The PM should not have over-ruled the Board’s decision to save the job of a party member whose presence at the Chronicle is not pivotal to the positive transformation of that newspaper. In other words, Duncan’s reinstatement does not benefit the government in any positive way. From all indications, it seems as if it benefits a faction within the AFC.
The Board members who resigned around the Lewis/Hinds controversy and the more recent Duncan scandal should be congratulated. At least some people are still capable of taking courageous stands against the naked, brutal exercise of power.
That said, I still want to remember the Nagamootoo who was singular among PPP leaders of the 1970s in mounting WPA platforms, which were then targets of the might of the State Military and Police and other para-state organs of violence. I still prefer to remember the Nagamootoo who walked out on Jagdeo’s bullyism than the Nagamootoo who unashamedly used political power in personal and partisan ways.

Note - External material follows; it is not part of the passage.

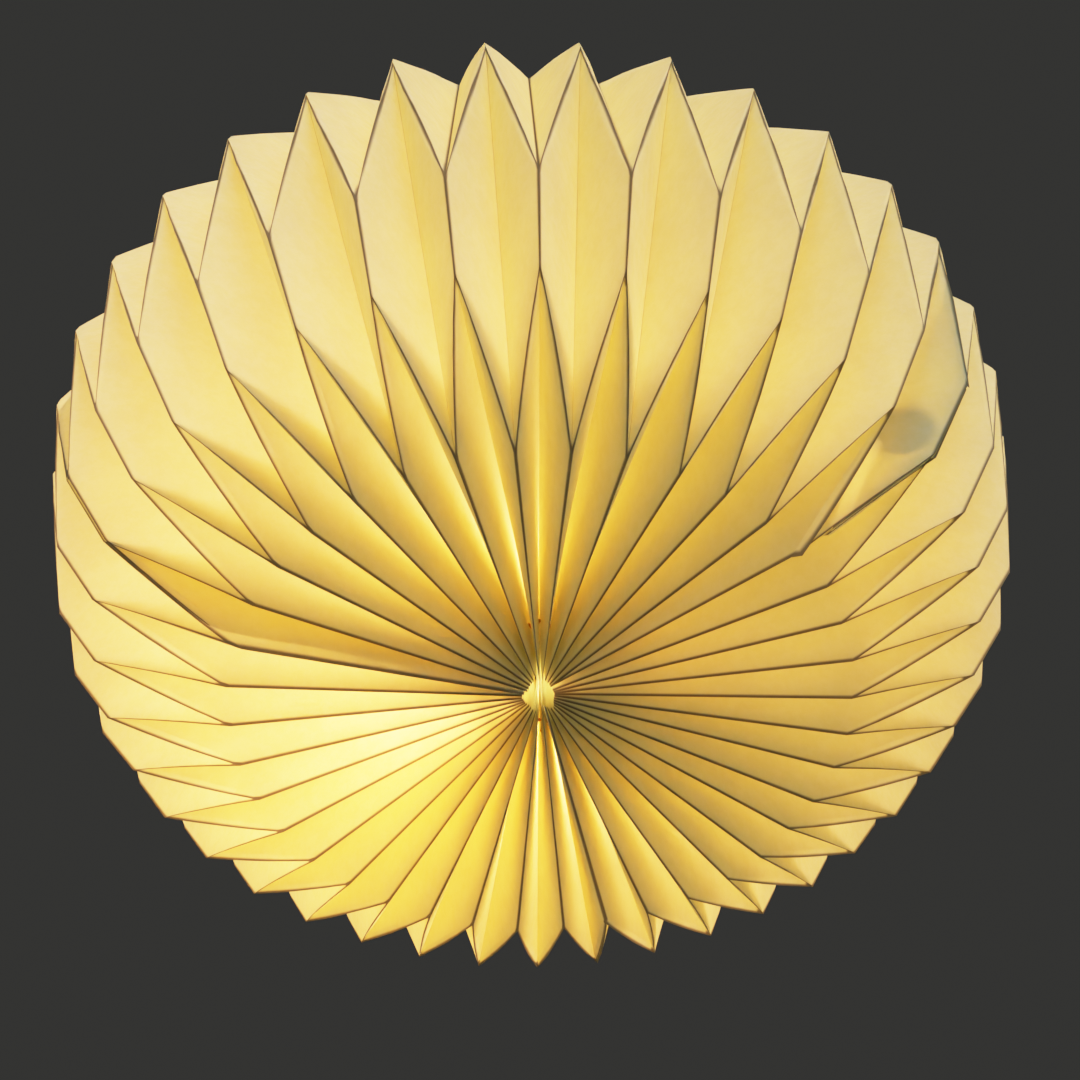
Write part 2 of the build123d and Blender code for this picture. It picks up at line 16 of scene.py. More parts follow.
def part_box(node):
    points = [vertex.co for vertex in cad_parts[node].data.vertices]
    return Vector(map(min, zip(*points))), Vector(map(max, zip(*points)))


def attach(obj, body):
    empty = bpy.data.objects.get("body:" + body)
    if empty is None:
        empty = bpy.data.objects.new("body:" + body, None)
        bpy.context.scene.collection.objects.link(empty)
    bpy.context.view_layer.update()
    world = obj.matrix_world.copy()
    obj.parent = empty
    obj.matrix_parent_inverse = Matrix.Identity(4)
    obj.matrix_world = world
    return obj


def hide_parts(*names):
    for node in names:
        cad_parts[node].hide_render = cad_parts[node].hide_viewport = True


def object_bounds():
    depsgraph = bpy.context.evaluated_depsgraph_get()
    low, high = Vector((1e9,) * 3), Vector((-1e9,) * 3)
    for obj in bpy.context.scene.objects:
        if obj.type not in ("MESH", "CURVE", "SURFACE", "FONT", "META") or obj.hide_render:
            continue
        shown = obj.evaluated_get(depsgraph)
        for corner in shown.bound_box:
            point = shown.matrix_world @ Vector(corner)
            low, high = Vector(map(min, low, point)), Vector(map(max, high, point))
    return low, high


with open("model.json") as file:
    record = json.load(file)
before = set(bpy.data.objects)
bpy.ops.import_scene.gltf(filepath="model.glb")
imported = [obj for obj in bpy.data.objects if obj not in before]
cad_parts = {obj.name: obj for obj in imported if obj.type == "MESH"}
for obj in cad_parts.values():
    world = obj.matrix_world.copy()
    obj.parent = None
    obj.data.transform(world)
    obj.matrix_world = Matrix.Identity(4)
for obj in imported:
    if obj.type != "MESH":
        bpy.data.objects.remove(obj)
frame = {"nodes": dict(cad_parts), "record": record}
cad_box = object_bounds()

# ---------------------------------------------------------------- sizes taken from the frame
LOW, HIGH = (np.array(corner) for corner in cad_box)
SHEET_LOW, SHEET_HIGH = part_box("paper_sheet_front")
RIM = (HIGH[0] - LOW[0]) / 2                        # radius of the outermost pleat tips
MIDDLE = (SHEET_LOW.z + SHEET_HIGH.z) / 2           # height of the widest part
POLE = MIDDLE - 0.507 * RIM                         # where the outer folds meet at the bottom

# ---------------------------------------------------------------- folds, as shares of the rim's radius
PLEATS = 39
SHEETS = 3
PANEL = 0.143
BOTTOM_HOLE = 0.027
TOP_HOLE = 0.123
INNER_LINE = [(BOTTOM_HOLE, PANEL), (0.781, 0.019), (0.881, 0.148)]
OUTER_LINE = [(BOTTOM_HOLE, 0.0), (0.532, -0.079), (1.0, 0.497)]
TURN = radians(0.6)
DRIFT_SINE = radians(-1.2)
DRIFT_COSINE = radians(2.2)
FIRST_SEAM = 6
TOP = 5                     # stations run from 0, the bottom hole, to 5, the top one
LONG_STATION = 0.09         # rough length in metres between two stations, except on the middle strip

OPENING_LAP = 0.0017        # gap between the two layers at the seam that opens
GLUED_LAP = 0.0009
TUCK = 0.2                  # how far a covered edge stays back, in panel widths
HEM = 0.025                 # how far the loose edge reaches past its crease, in stations
GLUED_START = 0.3           # where the glued laps reach their full width, in stations
GLUED_WIDTH = 0.5           # their width before that, in panel widths
CUT_WIDTH = 0.26            # how far the loose panel stays off its fold beside the poles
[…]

I am in favour of the continuation of a State Media. I feel such media can play a mediating and liberating role in a media landscape populated by private agendas and political propagandising.
The role of the State Media is not witness for the PNC, PPP, AFC, WPA, ANUG or APNU—it is to give the nation a perspective that transcends the narrow agendas of those parties and the private media. Sadly, the Prime Minister has not used his power in this regard. He has not led the revolutionising of the State Media and turned them into modern entities that ask questions of power and help cultivate a nation that is ready to free itself from the chains of its past.
In the final analysis, I weep for my Guyana. Are we doomed forever to be locked in the backward political cultures we inherited from our tormentors? When will we throw up leaders who have the courage to choose principle, virtue and country over frivolous personal and partisan interests? Have we no shame in justifying the “Third World” label by our actions when given the power of the people? What benefit is the return of the Coalition to power if the price is the continued underdevelopment of our political culture and forms of governance?